▶ TASK PROMPT
Quote all entries in full, exactly.

▶ Records that describe objects
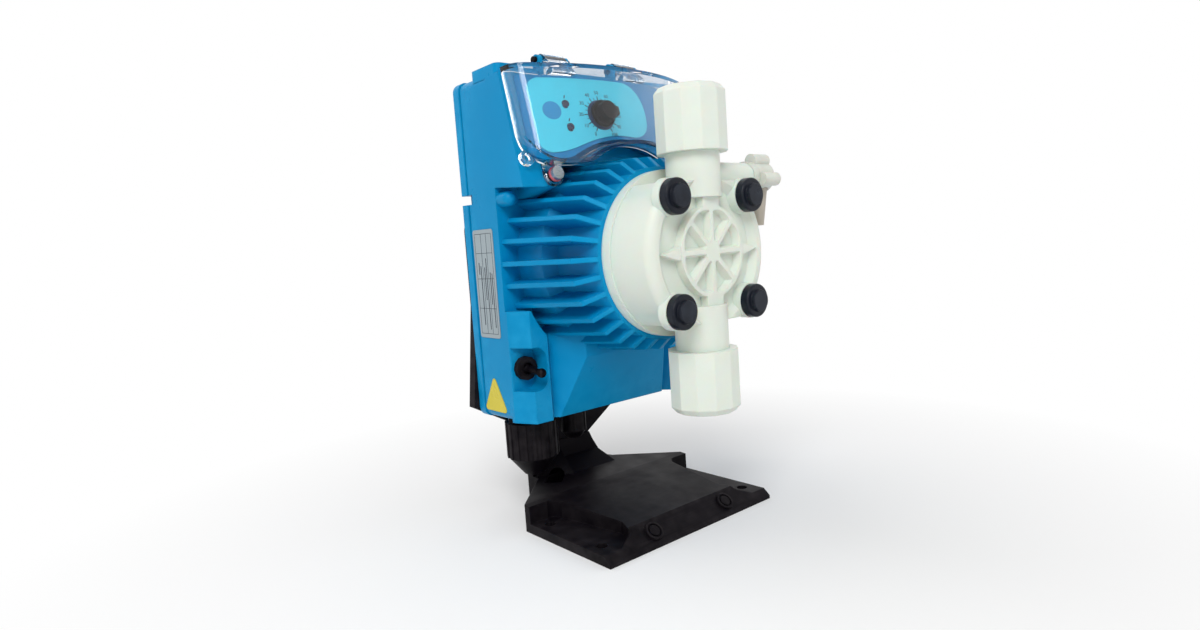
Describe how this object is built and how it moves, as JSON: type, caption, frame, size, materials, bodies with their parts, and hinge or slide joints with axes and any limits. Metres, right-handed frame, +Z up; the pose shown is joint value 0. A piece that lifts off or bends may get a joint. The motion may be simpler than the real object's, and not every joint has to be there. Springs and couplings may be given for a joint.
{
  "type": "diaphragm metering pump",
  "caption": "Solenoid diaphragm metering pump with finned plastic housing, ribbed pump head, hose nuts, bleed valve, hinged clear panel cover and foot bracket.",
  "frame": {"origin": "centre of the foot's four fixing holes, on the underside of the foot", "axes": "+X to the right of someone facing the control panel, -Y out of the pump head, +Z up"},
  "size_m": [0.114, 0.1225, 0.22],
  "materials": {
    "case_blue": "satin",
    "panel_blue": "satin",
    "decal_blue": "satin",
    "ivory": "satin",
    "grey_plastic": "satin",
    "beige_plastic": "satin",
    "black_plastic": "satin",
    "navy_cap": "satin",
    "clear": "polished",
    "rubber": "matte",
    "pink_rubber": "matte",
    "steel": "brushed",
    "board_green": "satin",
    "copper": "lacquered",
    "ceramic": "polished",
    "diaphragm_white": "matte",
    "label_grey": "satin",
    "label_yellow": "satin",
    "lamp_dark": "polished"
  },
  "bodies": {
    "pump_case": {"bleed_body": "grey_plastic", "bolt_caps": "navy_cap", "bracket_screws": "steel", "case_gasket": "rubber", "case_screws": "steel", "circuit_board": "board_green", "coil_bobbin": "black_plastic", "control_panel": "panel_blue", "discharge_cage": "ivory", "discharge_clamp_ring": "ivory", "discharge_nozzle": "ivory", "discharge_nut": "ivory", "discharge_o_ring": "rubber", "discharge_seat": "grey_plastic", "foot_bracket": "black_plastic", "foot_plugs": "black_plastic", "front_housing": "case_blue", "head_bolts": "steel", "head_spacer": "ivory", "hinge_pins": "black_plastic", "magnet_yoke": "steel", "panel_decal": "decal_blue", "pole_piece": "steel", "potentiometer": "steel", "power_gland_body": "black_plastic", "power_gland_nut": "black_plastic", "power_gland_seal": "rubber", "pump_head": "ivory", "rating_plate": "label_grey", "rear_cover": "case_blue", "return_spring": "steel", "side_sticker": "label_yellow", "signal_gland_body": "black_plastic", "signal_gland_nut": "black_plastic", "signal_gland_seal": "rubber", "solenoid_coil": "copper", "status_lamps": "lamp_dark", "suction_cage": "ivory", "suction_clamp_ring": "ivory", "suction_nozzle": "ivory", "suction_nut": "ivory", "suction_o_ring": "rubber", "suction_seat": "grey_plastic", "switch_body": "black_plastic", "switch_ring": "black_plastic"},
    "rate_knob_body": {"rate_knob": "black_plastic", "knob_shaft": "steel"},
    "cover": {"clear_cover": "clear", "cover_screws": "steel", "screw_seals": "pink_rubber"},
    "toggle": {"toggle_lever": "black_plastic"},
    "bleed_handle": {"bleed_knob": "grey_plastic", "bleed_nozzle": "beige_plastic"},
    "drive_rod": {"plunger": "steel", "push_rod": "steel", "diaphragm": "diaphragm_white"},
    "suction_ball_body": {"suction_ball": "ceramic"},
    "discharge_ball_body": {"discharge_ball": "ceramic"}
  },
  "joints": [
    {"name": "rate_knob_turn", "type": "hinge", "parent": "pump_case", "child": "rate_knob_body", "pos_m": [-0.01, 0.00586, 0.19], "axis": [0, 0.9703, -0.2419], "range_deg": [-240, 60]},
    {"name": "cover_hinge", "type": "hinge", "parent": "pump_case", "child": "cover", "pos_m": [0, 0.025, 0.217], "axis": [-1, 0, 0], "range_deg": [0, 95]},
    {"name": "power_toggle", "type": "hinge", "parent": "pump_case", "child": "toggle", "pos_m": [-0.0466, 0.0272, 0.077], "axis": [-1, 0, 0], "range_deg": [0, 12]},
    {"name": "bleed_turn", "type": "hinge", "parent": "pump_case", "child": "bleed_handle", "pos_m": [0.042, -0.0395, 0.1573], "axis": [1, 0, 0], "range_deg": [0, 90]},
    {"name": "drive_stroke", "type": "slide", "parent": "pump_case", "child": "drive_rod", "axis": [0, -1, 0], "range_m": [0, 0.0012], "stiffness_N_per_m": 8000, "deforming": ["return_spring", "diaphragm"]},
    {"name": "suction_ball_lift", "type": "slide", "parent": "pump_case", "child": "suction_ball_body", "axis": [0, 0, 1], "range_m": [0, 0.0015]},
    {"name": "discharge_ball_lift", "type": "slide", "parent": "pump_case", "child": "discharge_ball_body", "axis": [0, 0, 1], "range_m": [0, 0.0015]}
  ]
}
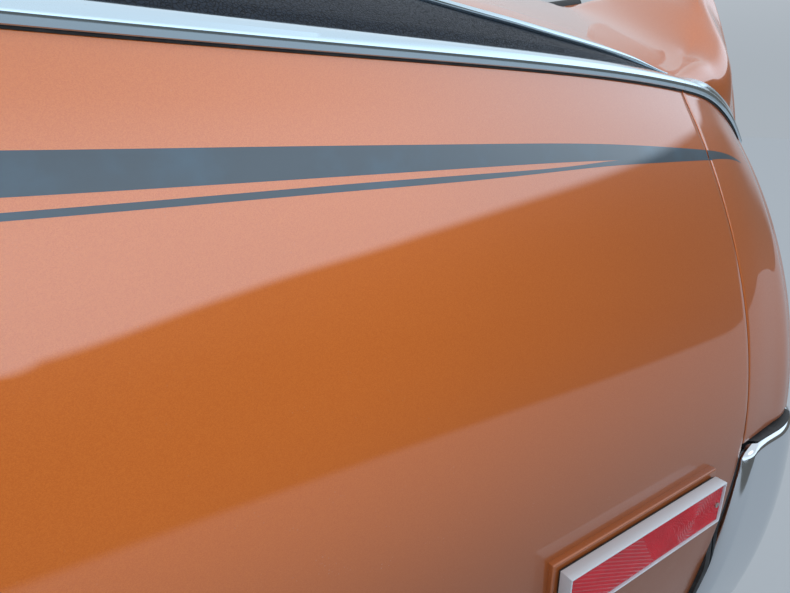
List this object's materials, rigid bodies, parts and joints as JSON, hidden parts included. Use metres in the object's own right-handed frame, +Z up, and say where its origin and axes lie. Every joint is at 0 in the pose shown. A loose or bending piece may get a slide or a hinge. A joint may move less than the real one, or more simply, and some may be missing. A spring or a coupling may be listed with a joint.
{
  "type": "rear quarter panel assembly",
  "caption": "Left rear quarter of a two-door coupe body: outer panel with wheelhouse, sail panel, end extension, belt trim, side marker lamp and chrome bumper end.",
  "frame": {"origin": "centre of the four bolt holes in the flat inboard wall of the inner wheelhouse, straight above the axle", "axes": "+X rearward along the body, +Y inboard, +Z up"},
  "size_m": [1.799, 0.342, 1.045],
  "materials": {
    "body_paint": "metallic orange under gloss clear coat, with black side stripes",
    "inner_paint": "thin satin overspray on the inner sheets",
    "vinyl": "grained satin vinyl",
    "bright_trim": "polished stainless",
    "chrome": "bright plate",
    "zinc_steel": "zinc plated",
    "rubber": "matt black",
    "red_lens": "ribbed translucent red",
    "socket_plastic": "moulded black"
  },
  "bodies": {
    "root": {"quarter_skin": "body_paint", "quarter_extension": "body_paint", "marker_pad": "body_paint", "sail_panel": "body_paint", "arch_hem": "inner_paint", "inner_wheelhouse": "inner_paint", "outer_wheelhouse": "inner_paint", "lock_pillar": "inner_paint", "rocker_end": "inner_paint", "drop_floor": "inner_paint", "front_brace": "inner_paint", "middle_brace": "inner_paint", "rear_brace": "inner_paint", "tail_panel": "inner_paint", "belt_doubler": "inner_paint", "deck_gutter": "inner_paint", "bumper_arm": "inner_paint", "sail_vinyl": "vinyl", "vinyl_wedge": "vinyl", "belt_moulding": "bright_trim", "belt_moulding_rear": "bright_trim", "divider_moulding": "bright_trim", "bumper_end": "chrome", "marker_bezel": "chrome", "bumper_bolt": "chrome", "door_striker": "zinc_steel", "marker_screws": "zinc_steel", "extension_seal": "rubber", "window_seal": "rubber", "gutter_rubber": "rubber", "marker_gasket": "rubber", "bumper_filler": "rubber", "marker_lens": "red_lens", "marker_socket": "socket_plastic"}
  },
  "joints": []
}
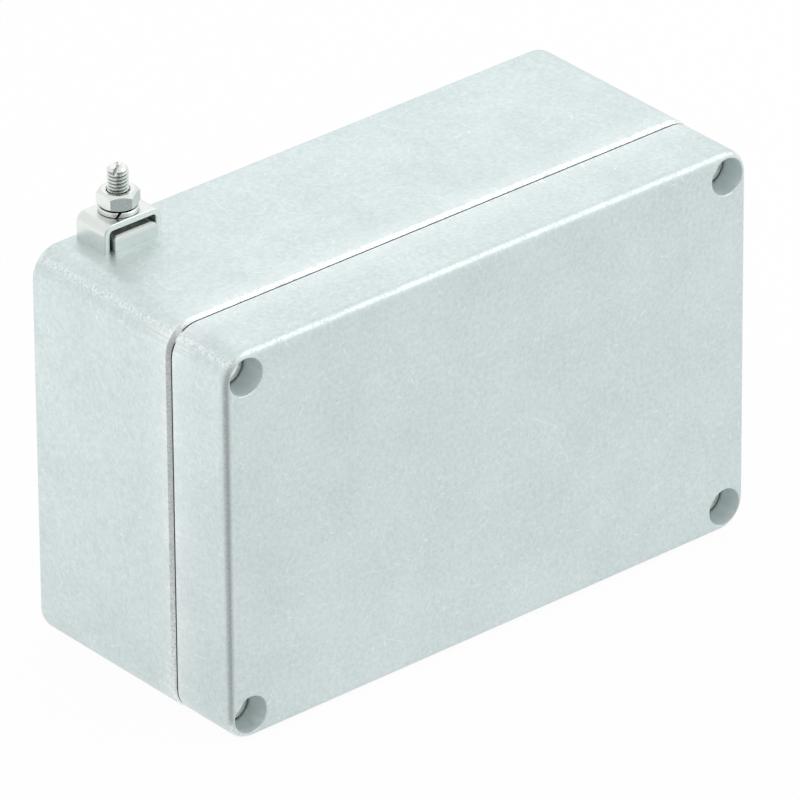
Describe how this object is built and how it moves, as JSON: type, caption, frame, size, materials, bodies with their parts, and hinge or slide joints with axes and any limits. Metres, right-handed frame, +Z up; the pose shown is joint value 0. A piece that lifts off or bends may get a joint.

▶ SOLUTION TO THIS PROBLEM
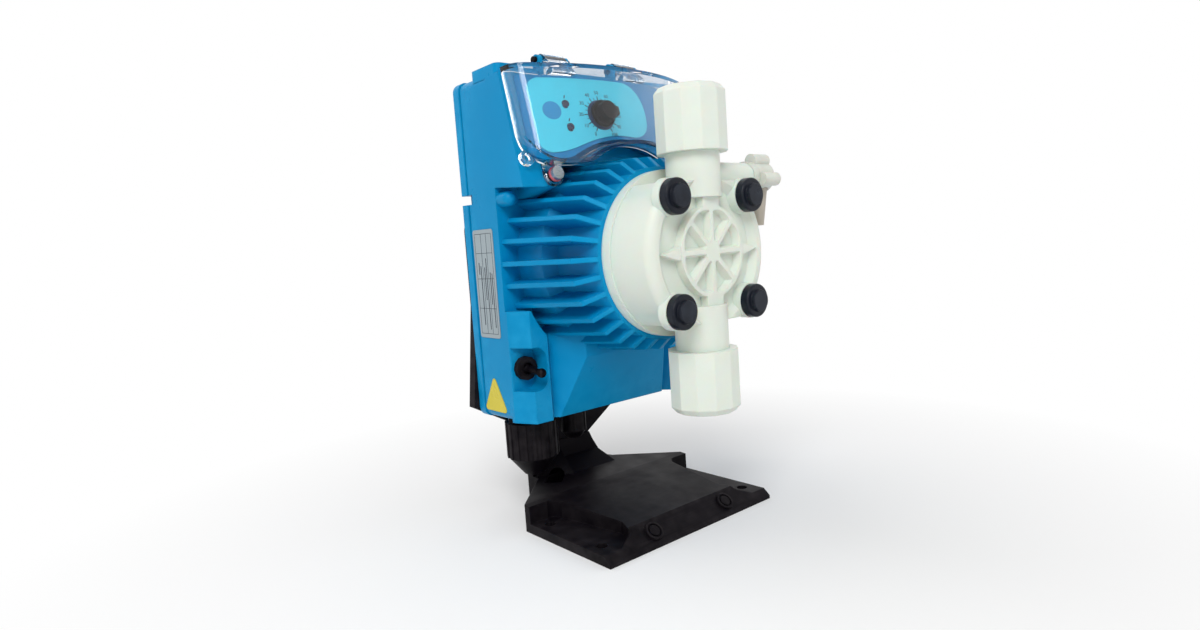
Describe how this object is built and how it moves, as JSON: type, caption, frame, size, materials, bodies with their parts, and hinge or slide joints with axes and any limits. Metres, right-handed frame, +Z up; the pose shown is joint value 0. A piece that lifts off or bends may get a joint. The motion may be simpler than the real object's, and not every joint has to be there. Springs and couplings may be given for a joint.
{
  "type": "diaphragm metering pump",
  "caption": "Solenoid diaphragm metering pump with finned plastic housing, ribbed pump head, hose nuts, bleed valve, hinged clear panel cover and foot bracket.",
  "frame": {"origin": "centre of the foot's four fixing holes, on the underside of the foot", "axes": "+X to the right of someone facing the control panel, -Y out of the pump head, +Z up"},
  "size_m": [0.114, 0.1225, 0.22],
  "materials": {
    "case_blue": "satin",
    "panel_blue": "satin",
    "decal_blue": "satin",
    "ivory": "satin",
    "grey_plastic": "satin",
    "beige_plastic": "satin",
    "black_plastic": "satin",
    "navy_cap": "satin",
    "clear": "polished",
    "rubber": "matte",
    "pink_rubber": "matte",
    "steel": "brushed",
    "board_green": "satin",
    "copper": "lacquered",
    "ceramic": "polished",
    "diaphragm_white": "matte",
    "label_grey": "satin",
    "label_yellow": "satin",
    "lamp_dark": "polished"
  },
  "bodies": {
    "pump_case": {"bleed_body": "grey_plastic", "bolt_caps": "navy_cap", "bracket_screws": "steel", "case_gasket": "rubber", "case_screws": "steel", "circuit_board": "board_green", "coil_bobbin": "black_plastic", "control_panel": "panel_blue", "discharge_cage": "ivory", "discharge_clamp_ring": "ivory", "discharge_nozzle": "ivory", "discharge_nut": "ivory", "discharge_o_ring": "rubber", "discharge_seat": "grey_plastic", "foot_bracket": "black_plastic", "foot_plugs": "black_plastic", "front_housing": "case_blue", "head_bolts": "steel", "head_spacer": "ivory", "hinge_pins": "black_plastic", "magnet_yoke": "steel", "panel_decal": "decal_blue", "pole_piece": "steel", "potentiometer": "steel", "power_gland_body": "black_plastic", "power_gland_nut": "black_plastic", "power_gland_seal": "rubber", "pump_head": "ivory", "rating_plate": "label_grey", "rear_cover": "case_blue", "return_spring": "steel", "side_sticker": "label_yellow", "signal_gland_body": "black_plastic", "signal_gland_nut": "black_plastic", "signal_gland_seal": "rubber", "solenoid_coil": "copper", "status_lamps": "lamp_dark", "suction_cage": "ivory", "suction_clamp_ring": "ivory", "suction_nozzle": "ivory", "suction_nut": "ivory", "suction_o_ring": "rubber", "suction_seat": "grey_plastic", "switch_body": "black_plastic", "switch_ring": "black_plastic"},
    "rate_knob_body": {"rate_knob": "black_plastic", "knob_shaft": "steel"},
    "cover": {"clear_cover": "clear", "cover_screws": "steel", "screw_seals": "pink_rubber"},
    "toggle": {"toggle_lever": "black_plastic"},
    "bleed_handle": {"bleed_knob": "grey_plastic", "bleed_nozzle": "beige_plastic"},
    "drive_rod": {"plunger": "steel", "push_rod": "steel", "diaphragm": "diaphragm_white"},
    "suction_ball_body": {"suction_ball": "ceramic"},
    "discharge_ball_body": {"discharge_ball": "ceramic"}
  },
  "joints": [
    {"name": "rate_knob_turn", "type": "hinge", "parent": "pump_case", "child": "rate_knob_body", "pos_m": [-0.01, 0.00586, 0.19], "axis": [0, 0.9703, -0.2419], "range_deg": [-240, 60]},
    {"name": "cover_hinge", "type": "hinge", "parent": "pump_case", "child": "cover", "pos_m": [0, 0.025, 0.217], "axis": [-1, 0, 0], "range_deg": [0, 95]},
    {"name": "power_toggle", "type": "hinge", "parent": "pump_case", "child": "toggle", "pos_m": [-0.0466, 0.0272, 0.077], "axis": [-1, 0, 0], "range_deg": [0, 12]},
    {"name": "bleed_turn", "type": "hinge", "parent": "pump_case", "child": "bleed_handle", "pos_m": [0.042, -0.0395, 0.1573], "axis": [1, 0, 0], "range_deg": [0, 90]},
    {"name": "drive_stroke", "type": "slide", "parent": "pump_case", "child": "drive_rod", "axis": [0, -1, 0], "range_m": [0, 0.0012], "stiffness_N_per_m": 8000, "deforming": ["return_spring", "diaphragm"]},
    {"name": "suction_ball_lift", "type": "slide", "parent": "pump_case", "child": "suction_ball_body", "axis": [0, 0, 1], "range_m": [0, 0.0015]},
    {"name": "discharge_ball_lift", "type": "slide", "parent": "pump_case", "child": "discharge_ball_body", "axis": [0, 0, 1], "range_m": [0, 0.0015]}
  ]
}
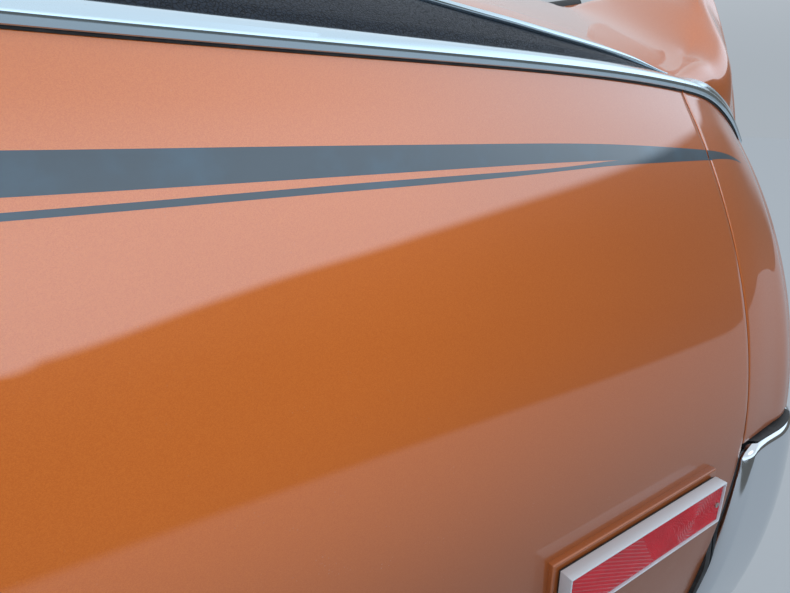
List this object's materials, rigid bodies, parts and joints as JSON, hidden parts included. Use metres in the object's own right-handed frame, +Z up, and say where its origin and axes lie. Every joint is at 0 in the pose shown. A loose or bending piece may get a slide or a hinge. A joint may move less than the real one, or more simply, and some may be missing. A spring or a coupling may be listed with a joint.
{
  "type": "rear quarter panel assembly",
  "caption": "Left rear quarter of a two-door coupe body: outer panel with wheelhouse, sail panel, end extension, belt trim, side marker lamp and chrome bumper end.",
  "frame": {"origin": "centre of the four bolt holes in the flat inboard wall of the inner wheelhouse, straight above the axle", "axes": "+X rearward along the body, +Y inboard, +Z up"},
  "size_m": [1.799, 0.342, 1.045],
  "materials": {
    "body_paint": "metallic orange under gloss clear coat, with black side stripes",
    "inner_paint": "thin satin overspray on the inner sheets",
    "vinyl": "grained satin vinyl",
    "bright_trim": "polished stainless",
    "chrome": "bright plate",
    "zinc_steel": "zinc plated",
    "rubber": "matt black",
    "red_lens": "ribbed translucent red",
    "socket_plastic": "moulded black"
  },
  "bodies": {
    "root": {"quarter_skin": "body_paint", "quarter_extension": "body_paint", "marker_pad": "body_paint", "sail_panel": "body_paint", "arch_hem": "inner_paint", "inner_wheelhouse": "inner_paint", "outer_wheelhouse": "inner_paint", "lock_pillar": "inner_paint", "rocker_end": "inner_paint", "drop_floor": "inner_paint", "front_brace": "inner_paint", "middle_brace": "inner_paint", "rear_brace": "inner_paint", "tail_panel": "inner_paint", "belt_doubler": "inner_paint", "deck_gutter": "inner_paint", "bumper_arm": "inner_paint", "sail_vinyl": "vinyl", "vinyl_wedge": "vinyl", "belt_moulding": "bright_trim", "belt_moulding_rear": "bright_trim", "divider_moulding": "bright_trim", "bumper_end": "chrome", "marker_bezel": "chrome", "bumper_bolt": "chrome", "door_striker": "zinc_steel", "marker_screws": "zinc_steel", "extension_seal": "rubber", "window_seal": "rubber", "gutter_rubber": "rubber", "marker_gasket": "rubber", "bumper_filler": "rubber", "marker_lens": "red_lens", "marker_socket": "socket_plastic"}
  },
  "joints": []
}
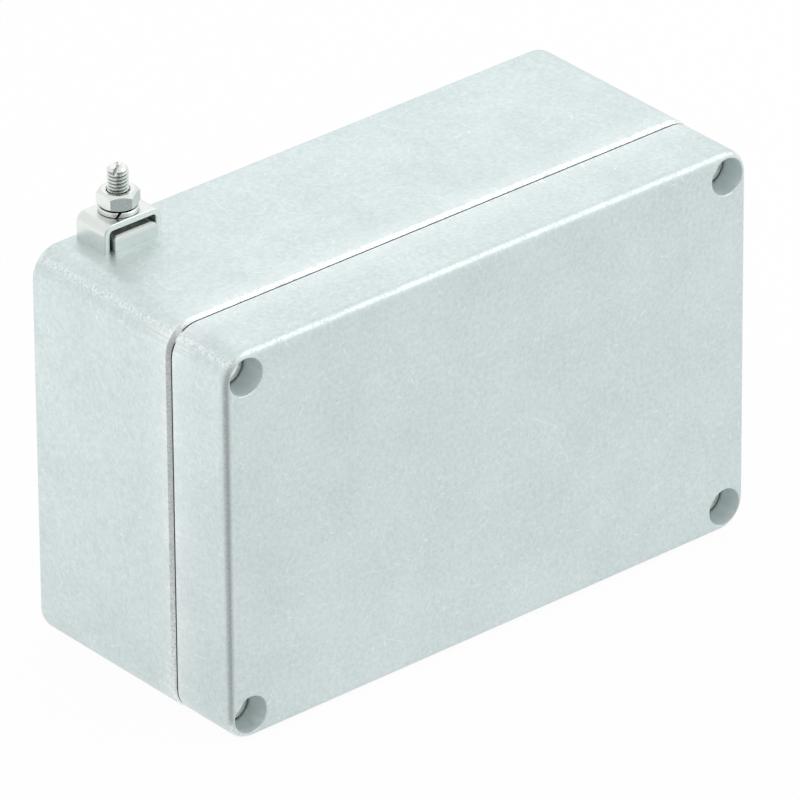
Describe how this object is built and how it moves, as JSON: type, caption, frame, size, materials, bodies with their parts, and hinge or slide joints with axes and any limits. Metres, right-handed frame, +Z up; the pose shown is joint value 0. A piece that lifts off or bends may get a joint.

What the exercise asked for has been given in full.